◆ **PROBLEM DESCRIPTION**
Copy each line of the listing below exactly.

◆ **DATA SHOWN**
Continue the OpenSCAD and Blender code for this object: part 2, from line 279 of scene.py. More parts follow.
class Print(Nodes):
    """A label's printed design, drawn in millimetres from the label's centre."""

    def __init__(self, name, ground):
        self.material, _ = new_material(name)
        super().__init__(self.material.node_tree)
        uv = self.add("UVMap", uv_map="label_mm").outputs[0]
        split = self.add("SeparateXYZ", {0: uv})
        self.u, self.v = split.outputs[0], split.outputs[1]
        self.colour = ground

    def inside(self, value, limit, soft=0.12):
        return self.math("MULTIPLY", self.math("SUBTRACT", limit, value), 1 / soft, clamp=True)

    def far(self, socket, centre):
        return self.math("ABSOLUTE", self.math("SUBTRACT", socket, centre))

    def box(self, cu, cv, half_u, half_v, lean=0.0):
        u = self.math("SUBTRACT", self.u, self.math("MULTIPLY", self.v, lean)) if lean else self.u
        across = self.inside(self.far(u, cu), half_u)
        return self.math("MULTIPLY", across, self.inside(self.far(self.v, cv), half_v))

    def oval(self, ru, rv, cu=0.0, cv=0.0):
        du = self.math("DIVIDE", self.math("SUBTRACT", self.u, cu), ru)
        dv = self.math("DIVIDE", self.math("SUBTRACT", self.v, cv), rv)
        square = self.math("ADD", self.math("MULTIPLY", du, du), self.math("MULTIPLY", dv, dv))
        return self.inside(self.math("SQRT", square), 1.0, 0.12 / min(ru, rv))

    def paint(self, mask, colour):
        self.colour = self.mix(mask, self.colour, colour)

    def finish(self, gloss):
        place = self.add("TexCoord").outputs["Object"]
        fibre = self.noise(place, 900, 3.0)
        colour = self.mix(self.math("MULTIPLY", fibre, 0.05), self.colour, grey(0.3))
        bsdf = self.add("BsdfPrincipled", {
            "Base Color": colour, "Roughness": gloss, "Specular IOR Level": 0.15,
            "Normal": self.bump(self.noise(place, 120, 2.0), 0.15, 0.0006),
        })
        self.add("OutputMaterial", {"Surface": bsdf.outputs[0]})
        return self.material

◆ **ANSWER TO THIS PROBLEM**
Continue the OpenSCAD and Blender code for this object: part 2, from line 279 of scene.py. More parts follow.
class Print(Nodes):
    """A label's printed design, drawn in millimetres from the label's centre."""

    def __init__(self, name, ground):
        self.material, _ = new_material(name)
        super().__init__(self.material.node_tree)
        uv = self.add("UVMap", uv_map="label_mm").outputs[0]
        split = self.add("SeparateXYZ", {0: uv})
        self.u, self.v = split.outputs[0], split.outputs[1]
        self.colour = ground

    def inside(self, value, limit, soft=0.12):
        return self.math("MULTIPLY", self.math("SUBTRACT", limit, value), 1 / soft, clamp=True)

    def far(self, socket, centre):
        return self.math("ABSOLUTE", self.math("SUBTRACT", socket, centre))

    def box(self, cu, cv, half_u, half_v, lean=0.0):
        u = self.math("SUBTRACT", self.u, self.math("MULTIPLY", self.v, lean)) if lean else self.u
        across = self.inside(self.far(u, cu), half_u)
        return self.math("MULTIPLY", across, self.inside(self.far(self.v, cv), half_v))

    def oval(self, ru, rv, cu=0.0, cv=0.0):
        du = self.math("DIVIDE", self.math("SUBTRACT", self.u, cu), ru)
        dv = self.math("DIVIDE", self.math("SUBTRACT", self.v, cv), rv)
        square = self.math("ADD", self.math("MULTIPLY", du, du), self.math("MULTIPLY", dv, dv))
        return self.inside(self.math("SQRT", square), 1.0, 0.12 / min(ru, rv))

    def paint(self, mask, colour):
        self.colour = self.mix(mask, self.colour, colour)

    def finish(self, gloss):
        place = self.add("TexCoord").outputs["Object"]
        fibre = self.noise(place, 900, 3.0)
        colour = self.mix(self.math("MULTIPLY", fibre, 0.05), self.colour, grey(0.3))
        bsdf = self.add("BsdfPrincipled", {
            "Base Color": colour, "Roughness": gloss, "Specular IOR Level": 0.15,
            "Normal": self.bump(self.noise(place, 120, 2.0), 0.15, 0.0006),
        })
        self.add("OutputMaterial", {"Surface": bsdf.outputs[0]})
        return self.material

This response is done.